Security News

New Data Security Prevents Healthcare Information Phishing

Continued phishing attacks on healthcare organizations indicate a growing need for better data security techniques.

By Elizabeth O'Dowd

Phishing attacks continue to be a significant threat to healthcare data security, and health IT vendors are working on new prevention techniques to combat them.

Healthcare data phishing

Menlo Security is the latest vendor to produce new security architecture to defend against phishing malware. Menlo Security Isolation Platform (MSIP) analyzes existing email gateways, relieving IT departments of having to continuously monitoring security systems for false positives.

Phishing takes advantage of users by disguising malware behind a trusted and recognized source. The use of false or impersonated organizations trick users into giving away sensitive data. In the consumer world, hackers send messages to users posing as a bank or other familiar institution, asking for personal or credit card details to steal the user’s money or identity.

HealthITSecurity.com reported that healthcare phishing scams are “usually attempts at gaining sensitive patient information from employees, or company information that can then be used to gather patient data,” and that phishing attacks have become more advanced in recent years.

Hackers design false websites, nearly identical to the trusted sites users are familiar with to gain information. Hackers also use multiple phishing attempts, gathering smaller amounts of information from one employee in order to trick another employee into giving up sensitive information.

The US Computer Emergency Readiness Team (CERT) warns that phishing attacks “seem unassuming and respectable, possibly claiming to be a new employee, repair person, or researcher and even offering credentials to support that identity.”

CERT recommends users contact the company sending the request using contact information found on previous statements that can be verified with known, official resources, and educating employees on how to recognize a phishing attack.
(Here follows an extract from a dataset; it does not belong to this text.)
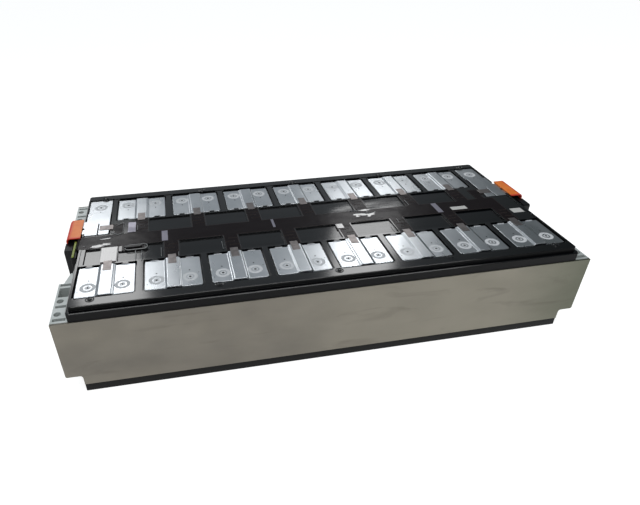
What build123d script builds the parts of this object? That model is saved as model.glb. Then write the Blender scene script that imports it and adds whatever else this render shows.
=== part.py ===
from build123d import *
import os

# One-row traction battery module, sixteen prismatic cells in series.
# X runs along the row, Y across it, Z up. The origin is the centre of the underside.
# "Near" is the -Y side, "far" the +Y side. All sizes are millimetres.

# ---- cells ----
cell_count = 16
cell_thickness = 33.8
cell_width = 250.0
cell_height = 99.5
cell_corner_cut = 2.0
spacer_thickness = 0.8
spacer_margin = 6.0
terminal_inset = 34.3
terminal_length = 20.0
terminal_width = 36.0
terminal_height = 3.1

# ---- bottom pan and thermal pad ----
pan_floor = 1.5
pan_lip_height = 9.8
pan_end_wall = 1.5
pan_side_wall = 2.2
pan_clearance = 0.2
thermal_pad_thickness = 1.0
thermal_pad_margin = 3.0

# ---- side plates, end plates, insulation ----
side_film_thickness = 0.5
side_plate_thickness = 2.5
end_insulator_thickness = 1.2
end_plate_thickness = 17.4
plate_drop = 8.6
end_plate_bottom = 22.5
side_plate_gap = 0.2
side_notch_radius = 3.0
side_corner_radius = 2.0
insulation_top_gap = 0.2

# ---- end plate section ----
corner_block_width = 68.5
middle_thickness = 7.4
middle_drop = 5.4
gusset_thickness = 12.4
gusset_reach = 19.0
bolt_hole_radius = 3.5
bolt_hole_inset = 5.5
bolt_hole_edge = 14.6
bolt_hole_spacing = 21.7
slot_outer_inset = 2.0
slot_inner_inset = 2.6
slot_edges = (65.5, 27.0, 5.3)
slot_width = 4.2
hollow_edge = 43.5
hollow_width = 16.5

# ---- busbars ----
busbar_gap = 9.6
busbar_inward = 38.1
busbar_outward = 15.9
busbar_thickness = 2.0
busbar_corner_cut = 1.0
bridge_width = 13.0
bridge_rise = 1.4
bridge_slope = 2.2
bridge_overhang = 2.0

# ---- output busbars ----
output_width = 28.0
output_end_gap = 1.9
output_near = 17.0
output_outward = 20.3
output_crease_inward = 15.2
output_crease_run = 2.0
output_slit_inset = 15.2
output_slit_end = 44.0
output_slit_width = 1.2
tongue_near = 22.0
tongue_far = 52.0
tongue_hood_gap = 2.1
terminal_hole_radius = 3.4
terminal_hole_edge = 5.4
terminal_y = 38.0
notch_radius = 2.4
notch_row = 34.0

# ---- busbar tray ----
tray_end_inset = 0.7
tray_side_inset = 2.5
tray_corner_radius = 3.0
tray_underside_gap = 0.4
rim_rise = 0.7
rim_width = 12.0
end_rim_width = 2.4
skirt_end_overhang = 2.9
skirt_side_overhang = 4.5
skirt_wall = 1.6
skirt_bottom_gap = 0.2
shoulder_cut = 0.8
skirt_top_drop = 5.1
pocket_clearance_x = 1.5
pocket_clearance_y = 0.9
pocket_floor_gap = 0.1
terminal_window_length = 23.0
terminal_window_width = 40.0
output_pocket_clearance = 0.3
tongue_opening_margin = 5.0
spine_half_width = 14.5
branch_platform_width = 19.0
panel_depth = 2.0
panel_edge_gap = 2.6
gas_channel_half_width = 38.0
gas_channel_height = 1.8
end_panel_inset = 4.6
sensor_island_length = 32.0
sensor_island_width = 11.0

# ---- flexible circuit and sense tabs ----
circuit_half_width = 13.6
circuit_thickness = 0.6
circuit_overhang = 0.9
circuit_flap_near = -13.0
circuit_flap_far = 9.0
branch_width = 16.0
branch_end_gap = 2.1
branch_slit_rows = (22.0, 29.5, 37.0)
branch_slit_length = 11.0
branch_slit_width = 1.6
hook_inset = 17.8
hook_width = 11.0
hook_gap = 1.0
hook_near = 25.0
hook_far = 40.0
tab_width = 9.0
tab_length = 18.5
tab_thickness = 0.3
tab_overlap = 4.0
output_tab_length = 16.0
output_tab_width = 11.0
output_tab_y = 32.5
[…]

While employee education and awareness are necessary steps in protecting patient data, solutions such as MSIP protect users from receiving phishing malware.

"Enterprises are being compromised by phishing attacks at an alarming rate and need a better way to stop these exploits," said Jeff Wilson, Senior Research Director for Cybersecurity Technology at market research firm IHS. "The Menlo Security approach using Isolation takes phishing attack prevention to a new level and will be interesting for businesses who realize that the status quo in email security is not working."
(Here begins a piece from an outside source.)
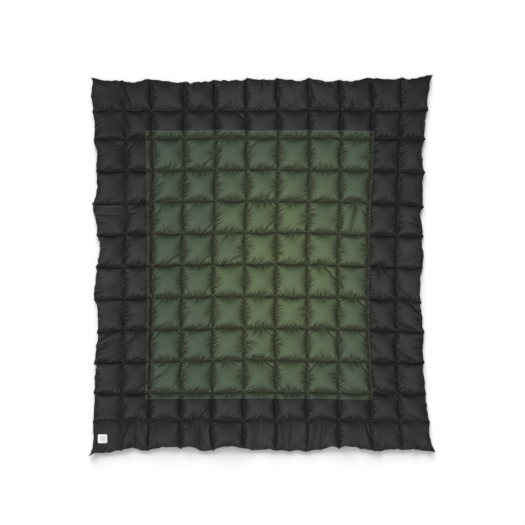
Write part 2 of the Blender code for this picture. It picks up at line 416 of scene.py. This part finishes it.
def pull_diagonals(cloth, rest, stiffness):
    """The same for the two diagonals of every cell."""
    for start in (0, 1):
        upper, lower = cloth[:, :, start + 1::2], cloth[:, :, start:-1:2]
        lengths = rest[start::2]
        pull_pair(lower[..., :-1], upper[..., 1:], lengths, stiffness)
        pull_pair(lower[..., 1:], upper[..., :-1], lengths, stiffness)


def normals_of(sheet):
    """Unit normals of a grid of points, given as (x, y, z) first and row, column last."""
    across = np.gradient(sheet, axis=-1)
    along = np.gradient(sheet, axis=-2)
    normal = np.stack([
        across[1] * along[2] - across[2] * along[1],
        across[2] * along[0] - across[0] * along[2],
        across[0] * along[1] - across[1] * along[0],
    ])
    return normal / (np.sqrt((normal ** 2).sum(0)) + 1e-12)


def edge_lines(sheets, inset):
    """The four lines of points this many cells in from the edge."""
    return (sheets[..., inset, :], sheets[..., -1 - inset, :], sheets[..., inset], sheets[..., -1 - inset])


def hold(cloth, layout, rows, columns):
    """Keep the sewn points in place, the hem closed, and the fabrics apart and above the floor."""
    cloth[:, :, rows, columns] = layout.laid[:, rows, columns][:, None]
    for line in edge_lines(cloth, 1):
        line[:] = line.mean(1, keepdims=True)
        line[2, FACE] += HEM_HALF
        line[2, BACK] -= HEM_HALF
    for line, laid in zip(edge_lines(cloth, 0), edge_lines(layout.laid, 0)):
        line[:] = line.mean(1, keepdims=True)
        line[:2] += HEM_HOLD * (laid[:2, None] - line[:2])
    inner = (slice(2, -2), slice(2, -2))
    middle = layout.laid[2][inner]
    face, back = cloth[2, FACE][inner], cloth[2, BACK][inner]
    np.maximum(face, middle, out=face)
    np.minimum(back, middle, out=back)
    np.maximum(cloth[2], FLOOR_CLEARANCE, out=cloth[2])


def settle(cloth, layout, steps, pressure, stiffness, seed):
    """Blow the cloth up until its threads are tight."""
    across = layout.across.astype(np.float32)
    along = layout.along.astype(np.float32)
    diagonal = np.hypot((across[:-1] + across[1:]) / 2, (along[:, :-1] + along[:, 1:]) / 2)
    across_two = across[:, 1:] + across[:, :-1]
    along_two = along[1:] + along[:-1]
    rows, columns = np.nonzero(layout.sewn)
    random = np.random.default_rng(seed)
    cloth += random.normal(0, START_JITTER * float(across.mean()), cloth.shape).astype(np.float32)
    fill = 1 + FILL_SPREAD * waves(layout.flat_x, layout.flat_y, 0.15, 0.5, 21)
    fill += CORNER_PUSH * layout.crossing
    fill = fill.astype(np.float32)
    speed = np.zeros_like(cloth)
    for _ in range(steps):
        before = cloth.copy()
        push = normals_of(cloth) * (pressure * fill)
        push[:, BACK] *= -1
        cloth += speed + push
        cloth[2] -= SAG * pressure
        for _ in range(PULLS):
            pull_threads(cloth, ACROSS, 1, across, 1.0)
            pull_threads(cloth, ALONG, 1, along, 1.0)
            pull_diagonals(cloth, diagonal, ASLANT_STIFFNESS)
            pull_threads(cloth, ACROSS, 2, across_two, stiffness)
            pull_threads(cloth, ALONG, 2, along_two, stiffness)
            hold(cloth, layout, rows, columns)
        speed = (cloth - before) * SPEED_KEPT


def smooth(cloth, layout):
    """Even out what is smaller than two cells, and leave the seams where they are."""
    middle = cloth[:, :, 1:-1, 1:-1]
    around = (cloth[:, :, 2:, 1:-1] + cloth[:, :, :-2, 1:-1]
              + cloth[:, :, 1:-1, 2:] + cloth[:, :, 1:-1, :-2]) / 4
    cloth[:, :, 1:-1, 1:-1] = (middle + around) / 2
    hold(cloth, layout, *np.nonzero(layout.sewn))


def finer(cloth):
    """The same cloth with a point added between every two."""
    rows, columns = cloth.shape[2:]
    fine = np.zeros(cloth.shape[:2] + (2 * rows - 1, 2 * columns - 1), np.float32)
    fine[:, :, ::2, ::2] = cloth
    fine[:, :, 1::2, ::2] = (cloth[:, :, 1:] + cloth[:, :, :-1]) / 2
    fine[..., 1::2] = (fine[..., :-2:2] + fine[..., 2::2]) / 2
    return fine


def seed_puckers(cloth, layout):
    """Raise faint waves across the seams, which the solver blows up into puckers."""
    x, y = layout.flat_x, layout.flat_y
    lengths = (PUCKER_LEAST, PUCKER_MOST)
    by_row_seam, by_column_seam = (np.exp(-gap / PUCKER_REACH) for gap in (layout.gap_y, layout.gap_x))
    rows = by_row_seam * waves(x, y / PUCKER_STRETCH, *lengths, seed=31, count=60)
    columns = by_column_seam * waves(x / PUCKER_STRETCH, y, *lengths, seed=32, count=60)
    cloth[2, FACE] += PUCKER_SEED * (rows + columns)
    cloth[2, BACK] -= PUCKER_SEED * (rows + columns)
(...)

Menlo Security’s isolation technique is deployed between a user’s device and the internet. The user’s web requests are proxied by MSIP, which accesses the internet on the user’s behalf to execute the browsing session. Only safe information is delivered to the endpoint and all suspicious data and detected malware are filtered out.

MSIP isolates all email links and attachments and stops credential theft with user input restrictions and customizable training reinforcement. MSIP simplifies security infrastructure because it does not require endpoint software on devices and integrates with existing mail servers.

“Adding phishing isolation capabilities to the MSIP creates the only phishing prevention solution that completely eliminates targeted spear-phishing attacks and drive-by exploits by isolating all email links, and attachments,” said Menlo Security Co-Founder and Chief Product Officer Poornima DeBolle. “By stopping this top infection vector, Menlo enables CISOs to report definitive progress against malware attacks to their boards of directors, while also freeing up precious cyber security incident-response resources within their teams."

A cybersecurity survey conducted last year by Healthcare Information and Management Systems Society (HIMSS) indicated that phishing attacks were the key motivation for healthcare organizations to adopt better data security solutions.

Healthcare organizations cannot afford to ignore the growing threat of phishing attacks and should look into data security solutions that simplify the monitoring process for IT departments as well as continue to educate users on identifying and handling phishing attacks they come across.